## PROBLEM
In the listing below, locate the line that contains "Continue the build123d" and the line that contains "# lamp light, which holds the mug's soft shadow.". Restate word for word those two lines and every line between them, and nothing else.

## CAD and scene scripts
◇ ◇ ◇ ◇

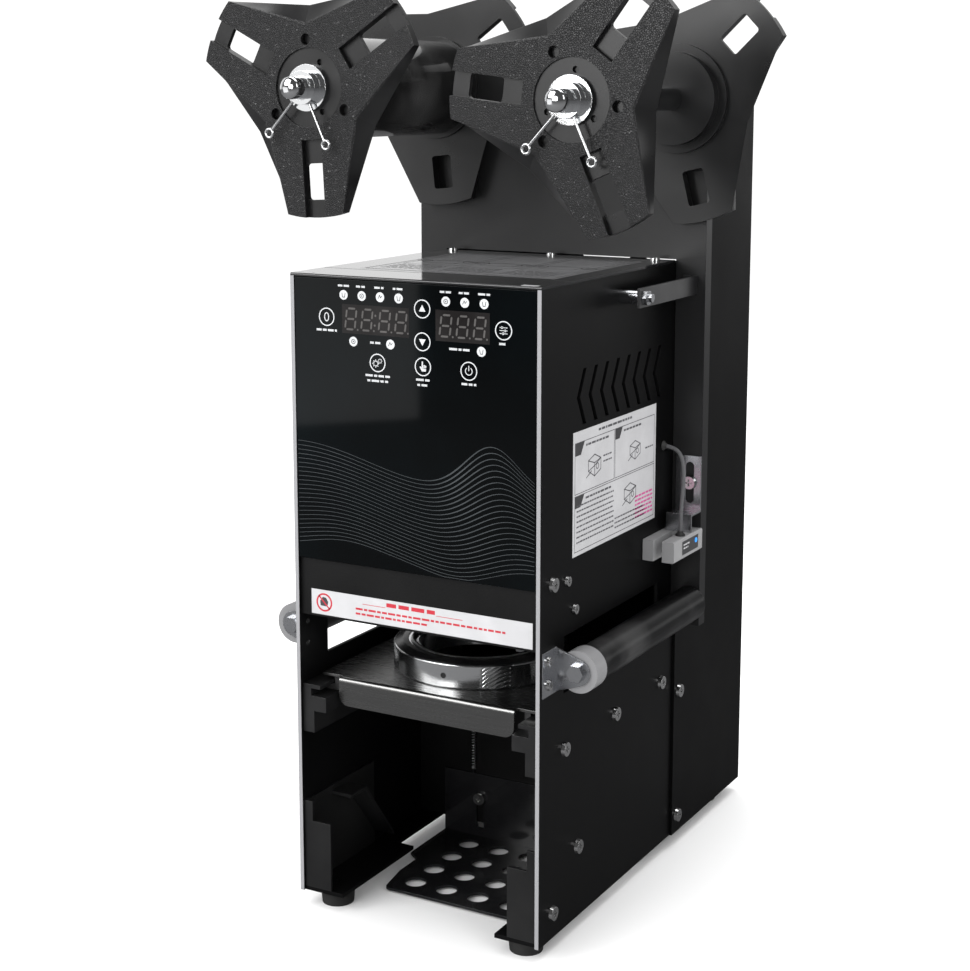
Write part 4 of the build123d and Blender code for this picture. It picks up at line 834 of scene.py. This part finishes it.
def brushed_finish(name, colour, roughness, stretch, streaks=0.15, bump=0.05, soften=0.0004):
    """A bare metal with fine lines along the axis that its stretch is lowest on."""
    finish, shader = new_finish(name, colour, roughness, 1.0)
    tree = finish.node_tree
    lines = place_group(finish, brushed, Colour=colour, Roughness=roughness, Streaks=streaks, Stretch=stretch)
    tree.links.new(lines.outputs["Colour"], shader.inputs["Base Color"])
    tree.links.new(lines.outputs["Roughness"], shader.inputs["Roughness"])
    rounded = node_in(tree, "Bevel", {"Radius": soften}, samples=4).outputs["Normal"]
    bumped = node_in(
        tree, "Bump", {"Height": lines.outputs["Height"], "Normal": rounded, "Strength": bump, "Distance": mm}
    )
    tree.links.new(bumped.outputs["Normal"], shader.inputs["Normal"])
    return finish


table_finish = brushed_finish("brushed_stainless", (0.24, 0.24, 0.237), 0.26, (30.0, 1100.0, 1100.0))
paint(table_finish, "drawer_table")
nylon_finish, *_ = textured("black_nylon", (0.02, 0.02, 0.021), 0.45, handling={"Smudge": 0.1})
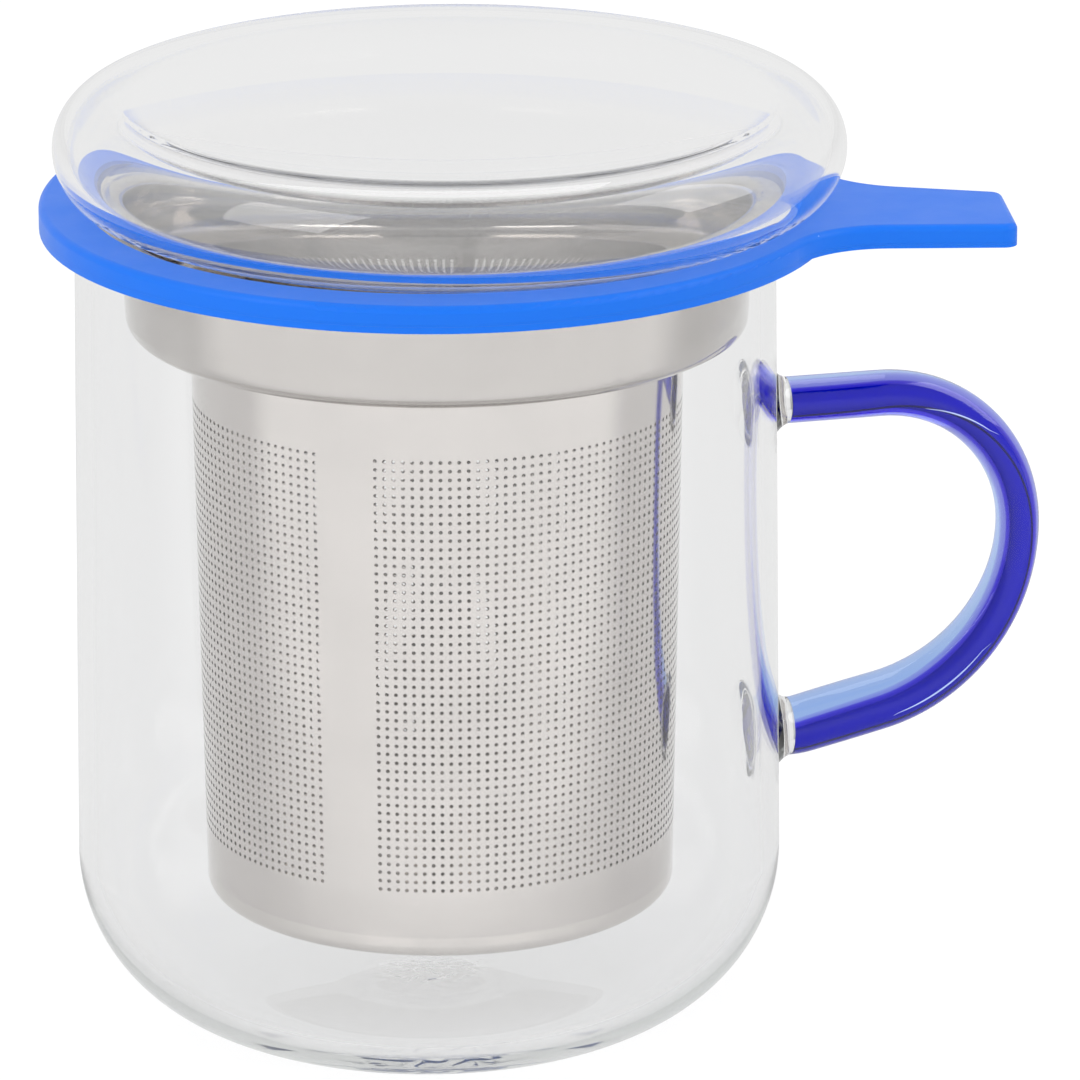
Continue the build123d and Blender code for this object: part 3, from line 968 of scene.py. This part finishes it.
# where each fades in and where it is full, as the cosine of the angle from its middle
DARK_EDGE, CEILING_EDGE, PANEL_EDGE = (0.55, 0.80), (0.75, 0.95), (0.955, 0.967)
LID_SKINS = 5.5  # more crossings than this, and light has been through the lid
scene = bpy.context.scene
world = bpy.data.worlds.new("studio")
scene.world = world
world.use_nodes = True
tree = world.node_tree
background = tree.nodes["Background"]
path = add_node(tree, "ShaderNodeLightPath").outputs
direction = add_node(tree, "ShaderNodeTexCoord").outputs["Generated"]
up = add_node(tree, "ShaderNodeSeparateXYZ", {"Vector": direction}).outputs["Z"]
ahead = vector_maths(tree, "DOT_PRODUCT", direction, FRONT)
through_lid = maths(tree, "GREATER_THAN", path["Transmission Depth"], LID_SKINS)
mirrored = maths(tree, "GREATER_THAN", path["Glossy Depth"], 0.5)
mirrored_twice = maths(tree, "GREATER_THAN", path["Glossy Depth"], 1.5)
deep = maths(tree, "MULTIPLY", through_lid, mirrored)
inside = maths(tree, "MAXIMUM", deep, mirrored_twice)
dark = maths(tree, "MULTIPLY", spread(tree, ahead, 0.0, 1.0, *DARK_EDGE), inside)
shade = blend(tree, dark, WALL_GREY, BEHIND_CAMERA)
shade = blend(tree, spread(tree, up, 0.0, 1.0, *CEILING_EDGE), shade, CEILING_GREY)
for panel in PANELS:
    near = vector_maths(tree, "DOT_PRODUCT", direction, panel)
    lit_up = maths(tree, "MULTIPLY", spread(tree, near, 0.0, 1.0, *PANEL_EDGE), deep)
    shade = blend(tree, lit_up, shade, PANEL_WHITE)
seen = blend(tree, path["Is Camera Ray"], shade, (1, 1, 1, 1))
tree.links.new(seen, background.inputs["Color"])
background.inputs["Strength"].default_value = 1.0
print("surround: white, with a dark end and", len(PANELS), "panels")

# %% [markdown]
# The floor is one sheet of paper. The steel tube mirrors the part of it in
# front of the mug, and there it glows brighter, from a few centimetres before
# the mug's middle on, and sooner to the sides: a painted pool of light. Most
# of its light is its own, so that it stays white, and a fifth is real paper in
# lamp light, which holds the mug's soft shadow.

# %% The floor
FLOOR_HALF, FLOOR_DROP = 3000.0, 0.15
FLOOR_GREY, PAINTED_FRONT_LIGHT = (0.765, 0.765, 0.765, 1), (1.23, 1.23, 1.23, 1)
PLAIN_WHITE = (1.06, 1.06, 1.06, 1)  # what the camera sees
BRIGHT_FROM, BRIGHT_FULL, SIDE_LEAD = 0.025, 0.09, 0.15  # metres, metres, and metres per metre
OWN_LIGHT = 0.8
corners = np.array([(-1, -1, 0), (1, -1, 0), (1, 1, 0), (-1, 1, 0)]) * FLOOR_HALF
floor = make_object("floor", corners - (0, 0, FLOOR_DROP), [[0, 1, 2, 3]])
paper, tree, shader, output = new_material("white paper")
tree.nodes.remove(shader)
path = add_node(tree, "ShaderNodeLightPath").outputs
lit = add_node(tree, "ShaderNodeBsdfDiffuse", {"Color": (0.86, 0.86, 0.86, 1)})
glow = add_node(tree, "ShaderNodeEmission", {"Strength": 1.0})
where = add_node(tree, "ShaderNodeTexCoord").outputs["Object"]
forwards = vector_maths(tree, "DOT_PRODUCT", where, FRONT)
sideways = maths(tree, "ABSOLUTE", vector_maths(tree, "DOT_PRODUCT", where, ACROSS))
reach = maths(tree, "MULTIPLY_ADD", sideways, SIDE_LEAD, forwards)
# painted pool of light: the floor glows brighter in front of the mug, for glass and steel to mirror
bright = spread(tree, reach, 0.0, 1.0, BRIGHT_FROM, BRIGHT_FULL)
grey = blend(tree, bright, FLOOR_GREY, PAINTED_FRONT_LIGHT)
grey = blend(tree, path["Is Camera Ray"], grey, PLAIN_WHITE)
tree.links.new(grey, glow.inputs["Color"])
in_glass = maths(tree, "MAXIMUM", path["Is Glossy Ray"], path["Is Transmission Ray"])
flat = maths(tree, "MAXIMUM", path["Is Camera Ray"], in_glass)
mix = add_node(tree, "ShaderNodeMixShader", {"Fac": maths(tree, "MULTIPLY", flat, OWN_LIGHT)})
tree.links.new(lit.outputs[0], mix.inputs[1])
tree.links.new(glow.outputs[0], mix.inputs[2])
tree.links.new(mix.outputs[0], output.inputs["Surface"])
floor.data.materials.append(paper)

# %% [markdown]
# The soft boxes light the matt silicone, and lie as long highlights on the
# glass rod. Glass doesn't show them by what it bends, since that would tear
# white holes in its edges. The one at the camera only fills the shade under the
# ring, with no highlight of its own.

# %% Soft boxes


def soft_box(name, place_at, size, watts):
    """A square lamp that faces the middle of the mug."""
    data = bpy.data.lights.new(name, "AREA")
    data.shape, data.size, data.size_y = "RECTANGLE", size[0], size[1]
    data.energy = watts
    lamp = bpy.data.objects.new(name, data)
    scene.collection.objects.link(lamp)
    lamp.location = place_at
    aim = Vector((0, 0, 0.06)) - Vector(place_at)
    lamp.rotation_euler = aim.to_track_quat("-Z", "Y").to_euler()
    lamp.visible_transmission = False
    return lamp


soft_box("left box", (-0.95, -0.45, 0.75), (0.7, 0.9), 7.0)
soft_box("right box", (1.0, -0.35, 0.8), (0.6, 0.9), 6.0)
soft_box("top box", (0.0, 0.35, 1.25), (0.9, 0.6), 3.0)
fill = soft_box("front box", (-0.3, -1.3, 0.5), (0.8, 0.8), 5.0)
fill.visible_glossy = False

# %% The camera
# It stands almost a metre off with a long lens, turned a little to the right
# and looking down on the lid.
camera_data = bpy.data.cameras.new("camera")
camera = bpy.data.objects.new("camera", camera_data)
scene.collection.objects.link(camera)
scene.camera = camera
camera_data.sensor_width = 36.0
camera_data.lens = 252.14
camera_data.clip_start, camera_data.clip_end = 0.05, 20.0
turn_right, look_down, roll = np.radians((13.8946, 18.257, -0.09))
forward = Vector(
    (
        math.sin(turn_right) * math.cos(look_down),
        math.cos(turn_right) * math.cos(look_down),
        -math.sin(look_down),
    )
)
right = forward.cross(Vector((0, 0, 1))).normalized()
above = right.cross(forward)
tilted_right = right * math.cos(roll) + above * math.sin(roll)
tilted_up = above * math.cos(roll) - right * math.sin(roll)
axes = Matrix((tilted_right, tilted_up, -forward)).transposed()
camera.matrix_world = Matrix.Translation((-0.1915, -0.8297, 0.3385)) @ axes.to_4x4()
print("camera at", [round(c, 4) for c in camera.location])

# %% Light paths and colour
scene.view_settings.view_transform = "Standard"
scene.cycles.max_bounces = 96
scene.cycles.transmission_bounces = 64
scene.cycles.glossy_bounces = 64
scene.cycles.transparent_max_bounces = 24
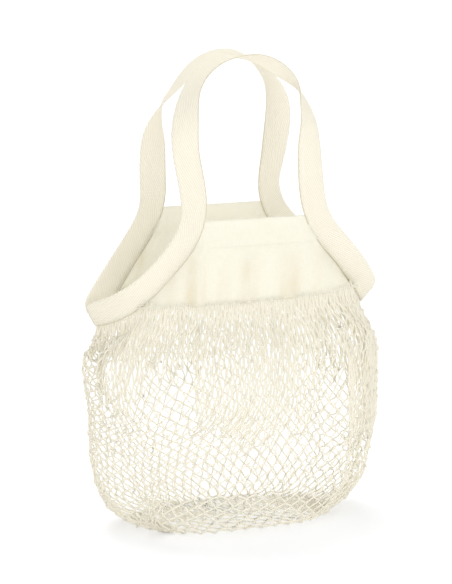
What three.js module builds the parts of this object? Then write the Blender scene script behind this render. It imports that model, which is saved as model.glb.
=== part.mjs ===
// Mesh market bag: a knotless cotton net under a band of plain cotton cloth, with two
// cotton tapes that bind the band's slanted edges and loop up as handles.
// Millimetres, +Z up, X along the width, the front facing -Y.
// The origin is on the floor, in the middle of the bag.
import * as THREE from 'three';

// Cloth and tape
const TAPE_WIDTH = 26;
const TAPE_THICKNESS = 1.6;
const CLOTH_THICKNESS = 1.3;
const HEM_HEIGHT = 26;
const HEM_THICKNESS = 2.2;
const NET_WALL = 3;
const SEAM_GAP = 1.2;
const SIDE_GAP = 0.8;

// Band: the top edge between the tapes, and the two side seams where the tapes end
const TOP_Z = 310;
const TOP_HALF_DEPTH = 55;
const LEG_CENTRE_X = 63;
const EAR_X = 158;
const EAR_Z = 228;
const NECK_HALF_WIDTH = 146;
const NECK_HALF_DEPTH = 65;
const BAND_BOTTOM_Z = 230;
const BAND_TILT = 3;
const EDGE_BULGE_POWER = 2.5;
const SMALLEST_BAND_HEIGHT = 2;

// Each side's slanted tapes: how far the edge sags, and the degrees that the side seam
// leans inwards. The tape's face turns outwards along the slant by FACE_TURN. Below the
// leg, over the share LEG_BLEND, it tips to look up by the first angle, and then by the
// second one at the side seam.
const FACE_TURN = 50;
const LEG_BLEND = 0.4;
const LEFT_SLANT = { sag: 11, lean: 28.6, front: [-35, 5], rear: [15, -70] };
const RIGHT_SLANT = { sag: 1, lean: 44.6, front: [-40, -50], rear: [-35, 5] };

// Net: height above the floor, half width to the left and right, half depth
const NET_PROFILE = [
  [0, 100, 96, 64], [8, 117, 112, 68], [20, 132, 126, 76], [40, 143, 140, 85],
  [65, 151, 146, 88], [95, 157, 152, 90], [130, 158, 153, 90], [165, 158, 153, 86],
  [190, 151, 149, 80], [215, 147, 147, 72],
];
const NECK_BLEND = 0.22;
const NET_COLUMNS = 32;
const NET_LEVELS = 15;

// Handles: x, z and the tape's turn about its own run in degrees, from left to right.
// At 0 the tape's face looks along Y, at 90 it looks up and down.
const FRONT_LOOP = [
  [-63, 310, 0], [-66, 342, 8], [-72, 375, 10], [-72.5, 400, 32], [-67, 433, 76],
  [-53, 453, 98], [-30, 463.5, 104], [1, 461, 111], [24, 453, 114], [40, 439.5, 94],
  [49, 425, 60], [56.5, 400, 30], [57, 375, 8], [58.5, 340, -3], [63, 310, 0],
];
const REAR_LOOP = [
  [-63, 310, -8], [-65, 340, -20], [-64.5, 372, 0], [-61, 395, 28], [-55, 413, 68],
  [-44, 425, 96], [-30, 441, 105], [-10, 455, 100], [16, 462, 95], [40, 456, 88],
  [60, 435, 80], [68.5, 412, 52], [70, 388, 25], [66.5, 358, 2], [62, 334, -10],
  [63, 310, -8],
];
const LOOP_LEAN = 5;
const LOOP_STEPS = 54;
const SLANT_STEPS = 14;

const FRONT = -1;
const REAR = 1;
const LEFT = -1;
const RIGHT = 1;

const COTTON = new THREE.Color(0.93, 0.9, 0.79);
const vec = (x, y, z) => new THREE.Vector3(x, y, z);
const radians = THREE.MathUtils.degToRad;
const mix = THREE.MathUtils.lerp;
const smooth = THREE.MathUtils.smoothstep;

function cotton(shade) {
  const color = COTTON.clone().multiplyScalar(shade);
  return new THREE.MeshStandardMaterial({ color, roughness: 0.95, metalness: 0 });
}

// ---- closed solids ---------------------------------------------------------------

function solidFrom(points, triangles) {
  const geometry = new THREE.BufferGeometry();
  const flat = points.flatMap((p) => [p.x, p.y, p.z]);
  geometry.setAttribute('position', new THREE.Float32BufferAttribute(flat, 3));
  geometry.setIndex(triangles.flat());
  geometry.computeVertexNormals();
  return geometry;
}

function quad(a, b, c, d) {
  return [[a, b, c], [a, c, d]];
}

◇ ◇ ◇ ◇

## RESPONSE TO THIS TASK
Continue the build123d and Blender code for this object: part 3, from line 968 of scene.py. This part finishes it.
# where each fades in and where it is full, as the cosine of the angle from its middle
DARK_EDGE, CEILING_EDGE, PANEL_EDGE = (0.55, 0.80), (0.75, 0.95), (0.955, 0.967)
LID_SKINS = 5.5  # more crossings than this, and light has been through the lid
scene = bpy.context.scene
world = bpy.data.worlds.new("studio")
scene.world = world
world.use_nodes = True
tree = world.node_tree
background = tree.nodes["Background"]
path = add_node(tree, "ShaderNodeLightPath").outputs
direction = add_node(tree, "ShaderNodeTexCoord").outputs["Generated"]
up = add_node(tree, "ShaderNodeSeparateXYZ", {"Vector": direction}).outputs["Z"]
ahead = vector_maths(tree, "DOT_PRODUCT", direction, FRONT)
through_lid = maths(tree, "GREATER_THAN", path["Transmission Depth"], LID_SKINS)
mirrored = maths(tree, "GREATER_THAN", path["Glossy Depth"], 0.5)
mirrored_twice = maths(tree, "GREATER_THAN", path["Glossy Depth"], 1.5)
deep = maths(tree, "MULTIPLY", through_lid, mirrored)
inside = maths(tree, "MAXIMUM", deep, mirrored_twice)
dark = maths(tree, "MULTIPLY", spread(tree, ahead, 0.0, 1.0, *DARK_EDGE), inside)
shade = blend(tree, dark, WALL_GREY, BEHIND_CAMERA)
shade = blend(tree, spread(tree, up, 0.0, 1.0, *CEILING_EDGE), shade, CEILING_GREY)
for panel in PANELS:
    near = vector_maths(tree, "DOT_PRODUCT", direction, panel)
    lit_up = maths(tree, "MULTIPLY", spread(tree, near, 0.0, 1.0, *PANEL_EDGE), deep)
    shade = blend(tree, lit_up, shade, PANEL_WHITE)
seen = blend(tree, path["Is Camera Ray"], shade, (1, 1, 1, 1))
tree.links.new(seen, background.inputs["Color"])
background.inputs["Strength"].default_value = 1.0
print("surround: white, with a dark end and", len(PANELS), "panels")

# %% [markdown]
# The floor is one sheet of paper. The steel tube mirrors the part of it in
# front of the mug, and there it glows brighter, from a few centimetres before
# the mug's middle on, and sooner to the sides: a painted pool of light. Most
# of its light is its own, so that it stays white, and a fifth is real paper in
# lamp light, which holds the mug's soft shadow.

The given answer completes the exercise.